*Given exercise*. Go over the entries below line by line, copying each one that contains the word "overall".

■ ■ ■

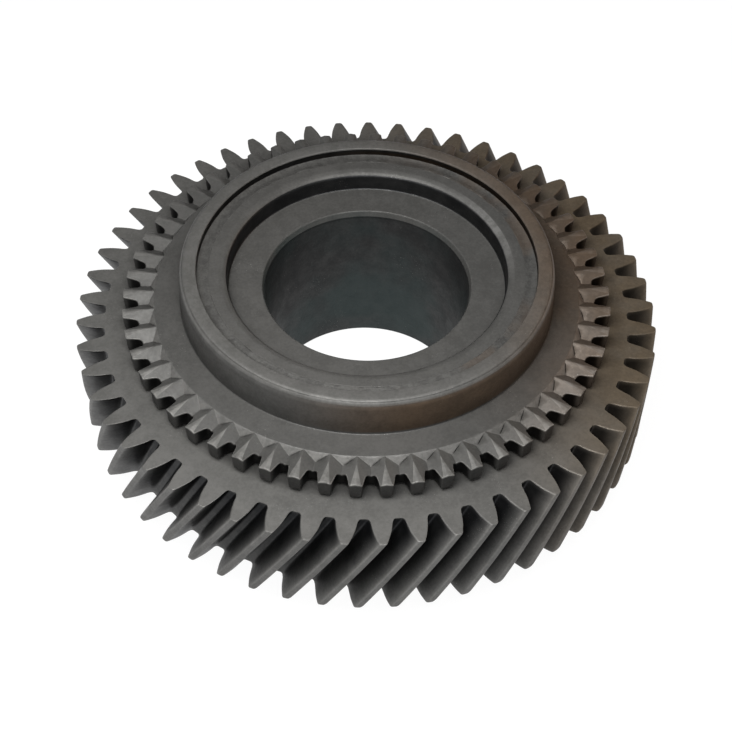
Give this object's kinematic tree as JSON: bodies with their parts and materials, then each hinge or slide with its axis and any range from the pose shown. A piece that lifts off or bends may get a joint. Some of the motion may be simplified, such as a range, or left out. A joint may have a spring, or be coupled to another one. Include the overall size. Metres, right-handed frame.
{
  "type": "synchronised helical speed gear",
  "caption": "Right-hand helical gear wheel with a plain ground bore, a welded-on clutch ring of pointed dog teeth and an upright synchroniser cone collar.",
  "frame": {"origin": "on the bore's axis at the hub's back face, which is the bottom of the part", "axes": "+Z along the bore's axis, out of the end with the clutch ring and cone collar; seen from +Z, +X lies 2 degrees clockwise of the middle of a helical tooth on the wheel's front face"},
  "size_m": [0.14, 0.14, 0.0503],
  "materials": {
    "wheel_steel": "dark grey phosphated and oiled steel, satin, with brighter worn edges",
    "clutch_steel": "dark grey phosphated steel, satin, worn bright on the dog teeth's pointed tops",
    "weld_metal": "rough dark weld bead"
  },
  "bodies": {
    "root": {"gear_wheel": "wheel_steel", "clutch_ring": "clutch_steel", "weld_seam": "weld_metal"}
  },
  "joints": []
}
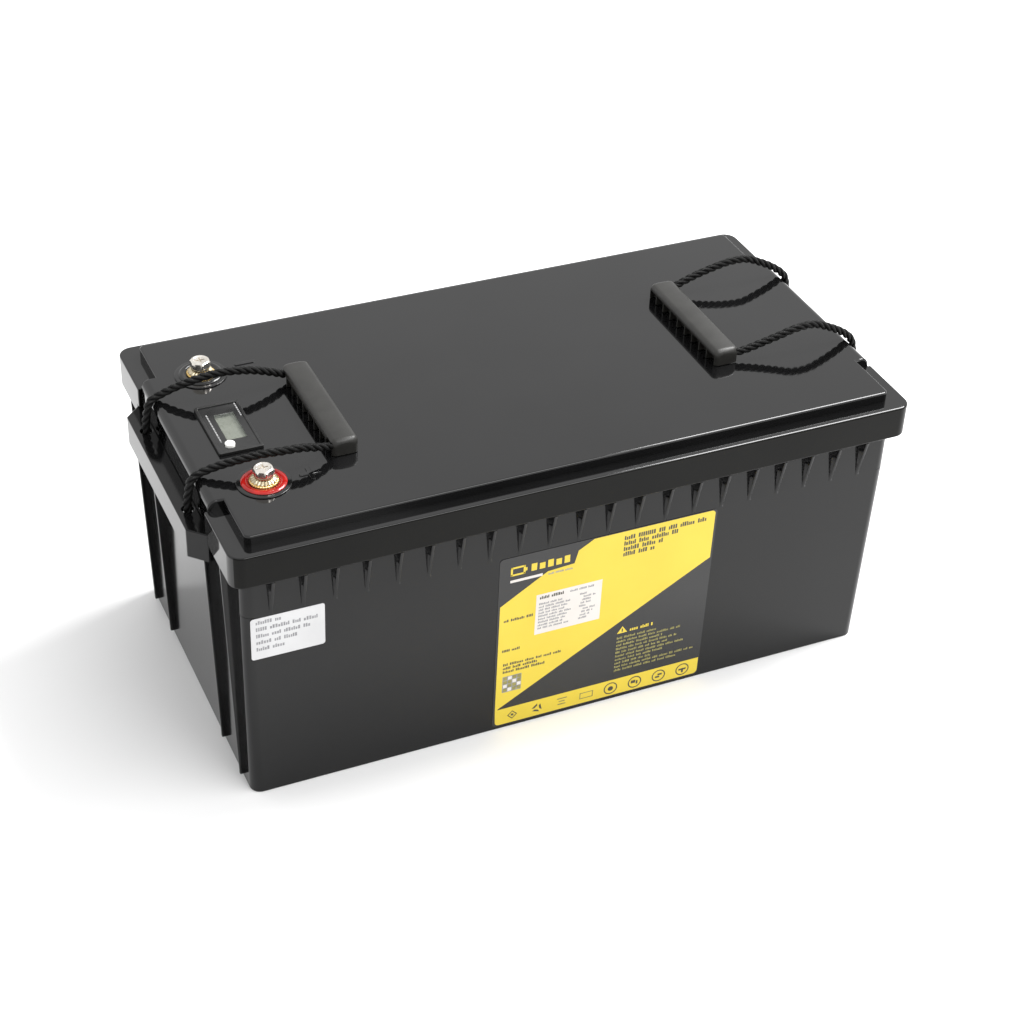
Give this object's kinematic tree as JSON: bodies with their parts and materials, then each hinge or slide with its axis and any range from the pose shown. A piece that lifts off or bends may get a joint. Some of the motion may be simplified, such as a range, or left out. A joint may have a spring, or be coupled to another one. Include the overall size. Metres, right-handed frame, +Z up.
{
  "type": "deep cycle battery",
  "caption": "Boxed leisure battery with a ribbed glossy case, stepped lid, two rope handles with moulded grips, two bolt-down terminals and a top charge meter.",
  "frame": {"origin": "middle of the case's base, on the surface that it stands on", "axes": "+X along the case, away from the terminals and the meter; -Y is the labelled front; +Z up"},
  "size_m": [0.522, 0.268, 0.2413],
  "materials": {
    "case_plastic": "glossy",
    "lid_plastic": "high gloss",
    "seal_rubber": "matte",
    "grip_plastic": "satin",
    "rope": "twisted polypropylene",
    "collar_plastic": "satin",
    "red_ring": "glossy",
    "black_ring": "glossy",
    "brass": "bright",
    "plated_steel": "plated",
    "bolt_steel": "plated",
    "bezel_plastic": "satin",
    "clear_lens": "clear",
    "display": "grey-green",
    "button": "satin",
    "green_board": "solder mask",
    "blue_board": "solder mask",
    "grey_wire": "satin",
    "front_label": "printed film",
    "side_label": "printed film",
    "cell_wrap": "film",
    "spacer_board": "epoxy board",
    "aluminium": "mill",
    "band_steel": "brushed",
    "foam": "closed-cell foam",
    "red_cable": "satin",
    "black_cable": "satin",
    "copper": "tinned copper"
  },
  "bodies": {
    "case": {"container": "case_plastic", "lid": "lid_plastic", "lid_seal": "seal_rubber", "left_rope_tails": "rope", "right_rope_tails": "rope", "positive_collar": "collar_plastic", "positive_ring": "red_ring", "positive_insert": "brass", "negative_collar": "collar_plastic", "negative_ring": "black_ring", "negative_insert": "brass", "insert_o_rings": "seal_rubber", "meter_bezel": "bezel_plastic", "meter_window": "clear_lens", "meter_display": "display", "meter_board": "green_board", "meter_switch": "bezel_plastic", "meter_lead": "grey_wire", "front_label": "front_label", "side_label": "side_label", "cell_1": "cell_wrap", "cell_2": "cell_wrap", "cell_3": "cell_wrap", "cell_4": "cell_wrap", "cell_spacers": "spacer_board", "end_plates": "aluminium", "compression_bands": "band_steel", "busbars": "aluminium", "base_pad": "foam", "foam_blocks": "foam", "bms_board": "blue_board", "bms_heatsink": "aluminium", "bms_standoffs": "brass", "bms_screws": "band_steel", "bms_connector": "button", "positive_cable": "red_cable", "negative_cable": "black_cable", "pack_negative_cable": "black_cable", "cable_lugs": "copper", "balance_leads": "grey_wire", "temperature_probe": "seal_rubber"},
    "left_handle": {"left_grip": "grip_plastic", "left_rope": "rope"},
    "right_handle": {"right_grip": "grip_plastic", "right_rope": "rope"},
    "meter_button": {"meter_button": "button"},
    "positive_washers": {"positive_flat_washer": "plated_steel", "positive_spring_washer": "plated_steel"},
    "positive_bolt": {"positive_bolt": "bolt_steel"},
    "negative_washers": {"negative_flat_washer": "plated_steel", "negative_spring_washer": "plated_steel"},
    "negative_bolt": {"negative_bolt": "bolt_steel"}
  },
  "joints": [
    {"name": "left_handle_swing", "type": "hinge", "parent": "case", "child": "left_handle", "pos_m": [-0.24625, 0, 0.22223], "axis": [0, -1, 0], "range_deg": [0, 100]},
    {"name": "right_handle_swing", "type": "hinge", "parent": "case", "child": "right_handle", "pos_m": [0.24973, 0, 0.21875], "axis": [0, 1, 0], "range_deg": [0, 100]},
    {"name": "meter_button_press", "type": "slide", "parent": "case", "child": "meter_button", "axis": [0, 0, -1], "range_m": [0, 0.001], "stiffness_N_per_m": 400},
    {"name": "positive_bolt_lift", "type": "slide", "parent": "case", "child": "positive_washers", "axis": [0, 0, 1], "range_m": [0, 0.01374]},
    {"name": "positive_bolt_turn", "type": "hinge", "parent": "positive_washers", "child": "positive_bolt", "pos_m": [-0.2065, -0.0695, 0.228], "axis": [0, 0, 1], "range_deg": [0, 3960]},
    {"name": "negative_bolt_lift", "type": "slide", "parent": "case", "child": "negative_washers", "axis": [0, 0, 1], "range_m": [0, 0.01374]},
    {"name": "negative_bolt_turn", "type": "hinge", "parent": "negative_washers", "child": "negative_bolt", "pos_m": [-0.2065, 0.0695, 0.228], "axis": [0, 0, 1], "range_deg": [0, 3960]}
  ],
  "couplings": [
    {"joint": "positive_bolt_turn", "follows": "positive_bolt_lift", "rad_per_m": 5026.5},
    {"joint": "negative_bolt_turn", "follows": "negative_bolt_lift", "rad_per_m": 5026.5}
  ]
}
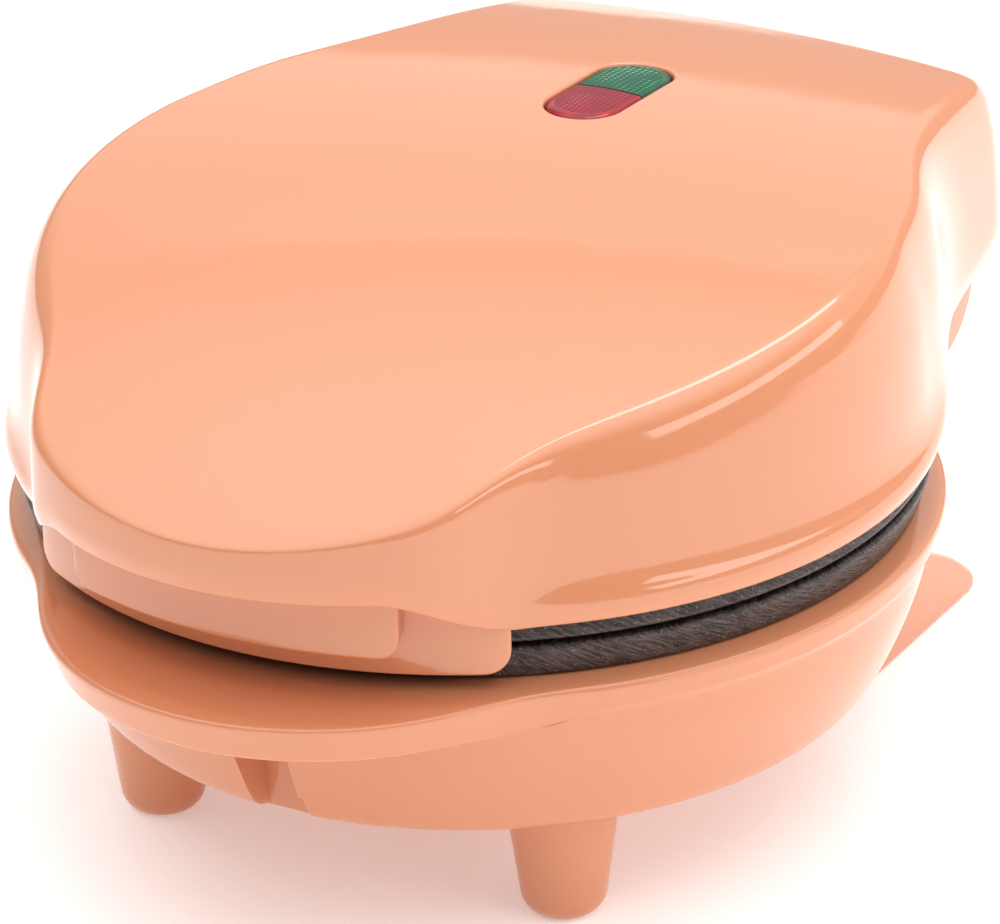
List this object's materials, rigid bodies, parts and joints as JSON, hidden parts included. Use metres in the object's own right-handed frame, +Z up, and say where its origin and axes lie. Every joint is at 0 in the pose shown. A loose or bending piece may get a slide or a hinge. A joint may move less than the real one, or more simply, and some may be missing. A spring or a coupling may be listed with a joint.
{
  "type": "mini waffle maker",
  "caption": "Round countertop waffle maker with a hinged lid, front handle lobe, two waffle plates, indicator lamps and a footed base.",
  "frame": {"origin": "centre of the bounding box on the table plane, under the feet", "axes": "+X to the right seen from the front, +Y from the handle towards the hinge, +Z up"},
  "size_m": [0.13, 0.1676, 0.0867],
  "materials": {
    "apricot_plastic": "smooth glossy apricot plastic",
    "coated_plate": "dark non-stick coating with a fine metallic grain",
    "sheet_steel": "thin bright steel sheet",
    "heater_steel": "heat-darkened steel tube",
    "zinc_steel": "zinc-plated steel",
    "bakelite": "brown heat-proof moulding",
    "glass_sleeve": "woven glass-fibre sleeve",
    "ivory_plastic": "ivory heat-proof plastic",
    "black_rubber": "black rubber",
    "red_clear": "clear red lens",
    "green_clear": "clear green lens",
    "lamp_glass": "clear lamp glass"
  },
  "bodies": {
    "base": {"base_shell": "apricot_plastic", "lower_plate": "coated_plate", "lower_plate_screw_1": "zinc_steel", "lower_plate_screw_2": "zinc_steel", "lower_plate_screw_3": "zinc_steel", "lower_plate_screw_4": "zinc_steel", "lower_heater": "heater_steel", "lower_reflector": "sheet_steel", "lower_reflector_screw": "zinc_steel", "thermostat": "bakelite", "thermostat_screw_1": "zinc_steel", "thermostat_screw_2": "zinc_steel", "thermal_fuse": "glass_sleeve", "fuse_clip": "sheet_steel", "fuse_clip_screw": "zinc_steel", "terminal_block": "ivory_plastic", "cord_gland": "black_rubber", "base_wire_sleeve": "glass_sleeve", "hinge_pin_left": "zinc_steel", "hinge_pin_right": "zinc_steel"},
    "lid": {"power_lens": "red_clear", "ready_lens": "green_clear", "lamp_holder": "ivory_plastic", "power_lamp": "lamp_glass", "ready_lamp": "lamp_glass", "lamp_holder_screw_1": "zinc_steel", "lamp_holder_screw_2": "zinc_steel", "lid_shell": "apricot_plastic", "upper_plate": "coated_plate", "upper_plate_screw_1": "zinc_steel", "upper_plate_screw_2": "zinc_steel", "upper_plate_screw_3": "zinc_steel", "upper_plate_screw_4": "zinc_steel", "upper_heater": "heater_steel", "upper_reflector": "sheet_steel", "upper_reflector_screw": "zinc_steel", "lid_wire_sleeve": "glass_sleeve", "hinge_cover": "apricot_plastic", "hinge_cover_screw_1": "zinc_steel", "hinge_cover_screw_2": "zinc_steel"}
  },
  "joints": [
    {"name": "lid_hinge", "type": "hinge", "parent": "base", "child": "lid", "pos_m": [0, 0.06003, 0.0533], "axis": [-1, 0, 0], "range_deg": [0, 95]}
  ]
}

■ ■ ■

*Completed exercise*.
Give this object's kinematic tree as JSON: bodies with their parts and materials, then each hinge or slide with its axis and any range from the pose shown. A piece that lifts off or bends may get a joint. Some of the motion may be simplified, such as a range, or left out. A joint may have a spring, or be coupled to another one. Include the overall size. Metres, right-handed frame.
Give this object's kinematic tree as JSON: bodies with their parts and materials, then each hinge or slide with its axis and any range from the pose shown. A piece that lifts off or bends may get a joint. Some of the motion may be simplified, such as a range, or left out. A joint may have a spring, or be coupled to another one. Include the overall size. Metres, right-handed frame, +Z up.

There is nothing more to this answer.